Underestimating the cost of certification testing is a classic pitfall. A composite wing skin may require hundreds of coupon tests at $1,000 each, plus subcomponent tests at $50,000 each. If the budget was set based on metallic structure experience, the shortfall can be millions. Similarly, tooling modifications for new materials can exceed estimates by 50% or more.

Certification Delays

Certification authorities may request additional tests if the material system or process is novel. For example, the FAA requires that composite structures demonstrate 'no growth' of damage under repeated loads. If the test data show damage growth, the design must be modified or the inspection interval shortened. This can push the certification date by months, affecting delivery commitments.

In-Service Failures

The most serious risk is an in-service failure due to an unanticipated failure mode. For composites, barely visible impact damage (BVID) from tool drops or hail can reduce compression strength below limit load. If the structure is not designed for BVID (i.e., with sufficient residual strength), a catastrophic failure can occur. For metals, stress corrosion cracking or hydrogen embrittlement can cause sudden fractures. Proper material selection and thorough testing mitigate these risks, but shortcuts are dangerous.

Skipping Steps: A Cautionary Scenario

A small UAV manufacturer once decided to use an off-the-shelf CFRP tube for a wing spar without conducting a full qualification. The tube had been used in sporting goods and seemed strong enough. During a high-G maneuver, the spar failed due to a manufacturing defect (a wrinkle in the fabric) that was not caught because no NDI was performed. The UAV crashed, destroying the payload. The cost of the lost mission far exceeded the savings from skipping testing. This scenario underscores why the implementation steps are not optional.

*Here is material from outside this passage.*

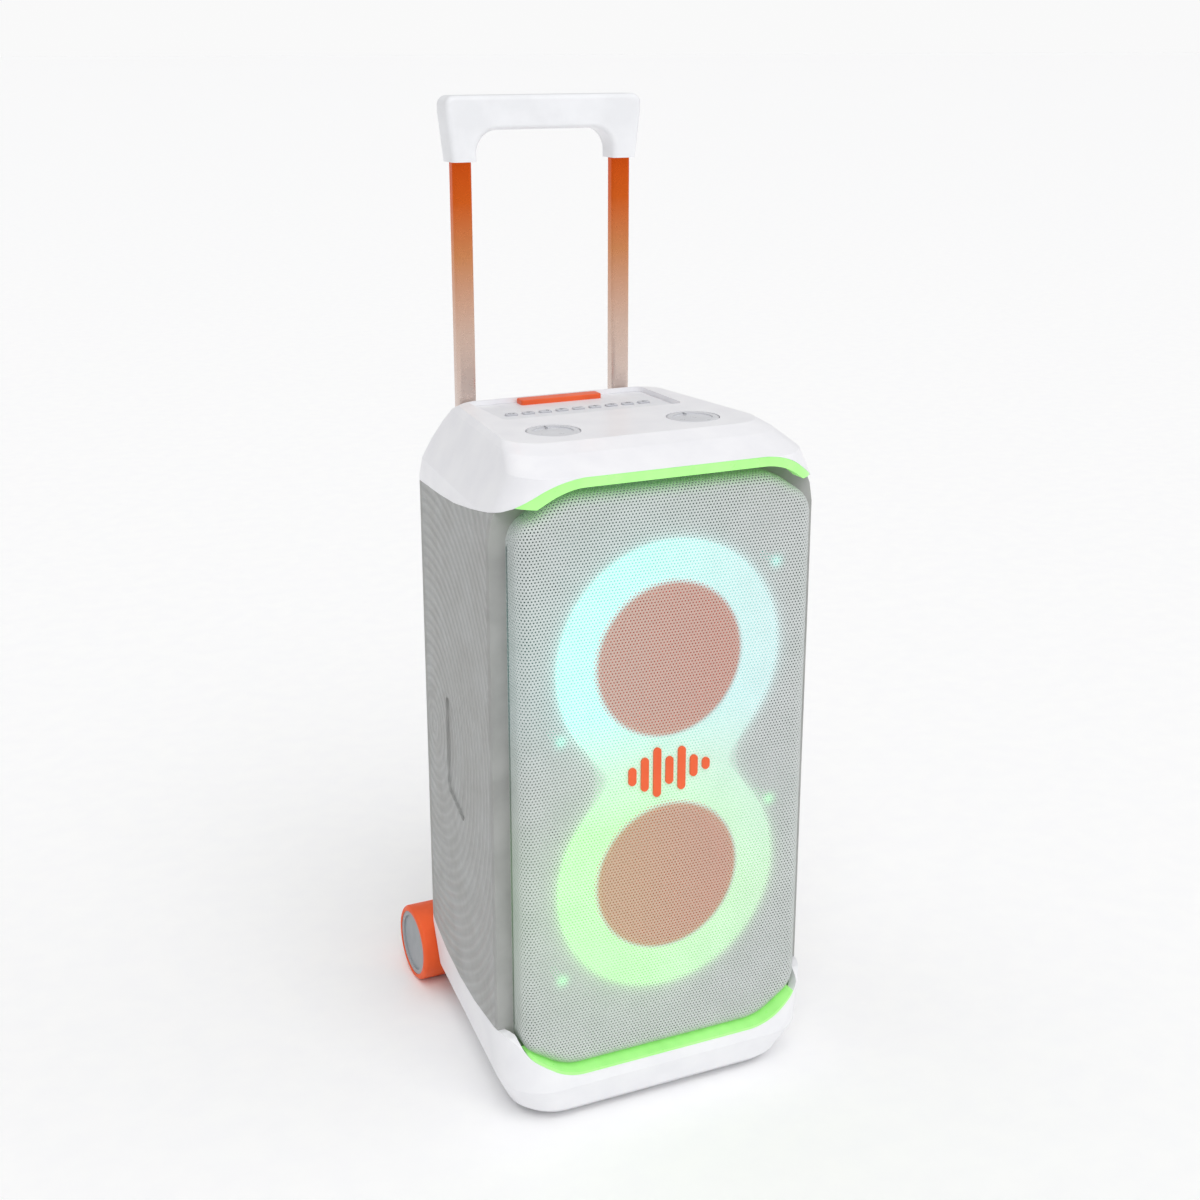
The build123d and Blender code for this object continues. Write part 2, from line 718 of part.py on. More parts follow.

Frequently Asked Questions

How do I know if a composite repair is feasible in the field?

Field repair of composites is feasible for minor damage (scratches, small dents) using prepreg patches cured with heat blankets. For major damage (through-hole, delamination), the repair often requires removal of the damaged section and bonding a scarf patch, which needs vacuum bagging and controlled heating. If the aircraft operates from austere locations without these capabilities, the design should allow for temporary repairs (e.g., bolted metal doublers) until the aircraft can reach a depot. Always consult the structural repair manual (SRM) for approved procedures.

Can I combine composites and metals in the same structure?

Yes, hybrid structures are common. The key challenge is galvanic corrosion: carbon fiber is cathodic relative to aluminum, so in the presence of an electrolyte (moisture), the aluminum corrodes rapidly. Use isolation layers (fiberglass, sealants, or titanium fasteners) to prevent direct contact. Also, thermal expansion mismatch can cause stresses at the interface; design the joint to accommodate relative movement.

When should I avoid composites altogether?

Avoid composites when the structure will be subjected to high temperatures (above the resin's glass transition temperature, typically 120–180°C for epoxy), repeated impact (e.g., leading edges of rotor blades), or when repair infrastructure is limited. Also, if the production volume is very low (fewer than 10 units), the tooling cost for composites may be hard to justify. In such cases, advanced metallic alloys or conventional aluminum may be more cost-effective.

What is the most common mistake in transitioning to advanced structures?

The most common mistake is assuming that material properties from a datasheet will be achieved in the actual part. Datasheet values are from pristine, well-controlled test coupons. Real parts have defects (porosity, fiber waviness, thickness variations) that reduce properties. Always apply knockdown factors based on process capability and use design allowables from your own testing, not from literature.

How do I decide between thermoset and thermoplastic composites?

Thermosets (epoxy, BMI) are easier to process (lower temperature, longer shelf life) and have better creep resistance. Thermoplastics (PEEK, PEKK) offer higher toughness, better impact resistance, and the ability to be reshaped or welded. They also have unlimited shelf life and shorter cycle times. However, thermoplastics require higher processing temperatures (300–400°C) and more expensive tooling. Choose thermoplastics if the application demands high toughness (e.g., wing leading edges) or if you need to reduce cycle time for high-rate production. For most primary structures, thermosets remain the standard.

Recommendation Recap Without Hype

After weighing the options, criteria, and trade-offs, the practical recommendation is to match the material system to the mission profile, not to chase the lightest possible structure. For commercial transport aircraft with long production runs and established maintenance networks, advanced metallic alloys like Al-Li offer a balanced improvement in weight and cost with low certification risk. For high-performance aircraft where weight is paramount and the operator can support composite repair, CFRP with automated layup is justified. For small satellites and UAVs with short development cycles, sandwich panels with composite faces provide a good stiffness-to-weight ratio, but thermal and outgassing requirements must be checked.

The specific next moves are: (1) conduct a trade study using the criteria in this guide, weighted by your program's priorities; (2) involve manufacturing and certification stakeholders early; (3) budget for a full test program, not just coupon tests; (4) plan for repair and maintenance from the start, not as an afterthought; and (5) document every decision and its rationale—this will pay off during certification audits and when the inevitable design changes arise.

Advanced aerospace structures are not a magic bullet; they are engineering tools with specific strengths and limitations. By approaching the decision systematically and respecting the implementation steps, you can realize the benefits without falling into the common traps. The blueprint is only the beginning; the real engineering happens in the choices made beyond it.